### Written request
Print verbatim the opening line of the material and every subsequent line through the one containing "engraving: the stroke".

### Provided data
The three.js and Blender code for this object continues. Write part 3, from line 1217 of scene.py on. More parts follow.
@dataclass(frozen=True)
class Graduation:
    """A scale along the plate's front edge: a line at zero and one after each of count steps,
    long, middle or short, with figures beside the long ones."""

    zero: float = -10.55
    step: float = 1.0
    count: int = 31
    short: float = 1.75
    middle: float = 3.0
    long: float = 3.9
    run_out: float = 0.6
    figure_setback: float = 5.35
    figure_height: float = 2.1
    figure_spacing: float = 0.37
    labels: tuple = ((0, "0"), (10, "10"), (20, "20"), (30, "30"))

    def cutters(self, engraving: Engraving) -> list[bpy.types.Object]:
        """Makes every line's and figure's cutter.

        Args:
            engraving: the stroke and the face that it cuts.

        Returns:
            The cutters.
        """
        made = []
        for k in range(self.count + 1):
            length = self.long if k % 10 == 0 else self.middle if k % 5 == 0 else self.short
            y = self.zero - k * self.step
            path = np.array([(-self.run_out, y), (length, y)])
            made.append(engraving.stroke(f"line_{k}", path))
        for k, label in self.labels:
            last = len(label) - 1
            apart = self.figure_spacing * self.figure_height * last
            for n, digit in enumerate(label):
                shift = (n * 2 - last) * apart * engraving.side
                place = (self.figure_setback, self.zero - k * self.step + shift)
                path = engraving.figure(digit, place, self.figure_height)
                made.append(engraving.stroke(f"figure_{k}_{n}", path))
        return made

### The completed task
The three.js and Blender code for this object continues. Write part 3, from line 1217 of scene.py on. More parts follow.
@dataclass(frozen=True)
class Graduation:
    """A scale along the plate's front edge: a line at zero and one after each of count steps,
    long, middle or short, with figures beside the long ones."""

    zero: float = -10.55
    step: float = 1.0
    count: int = 31
    short: float = 1.75
    middle: float = 3.0
    long: float = 3.9
    run_out: float = 0.6
    figure_setback: float = 5.35
    figure_height: float = 2.1
    figure_spacing: float = 0.37
    labels: tuple = ((0, "0"), (10, "10"), (20, "20"), (30, "30"))

    def cutters(self, engraving: Engraving) -> list[bpy.types.Object]:
        """Makes every line's and figure's cutter.

        Args:
            engraving: the stroke and the face that it cuts.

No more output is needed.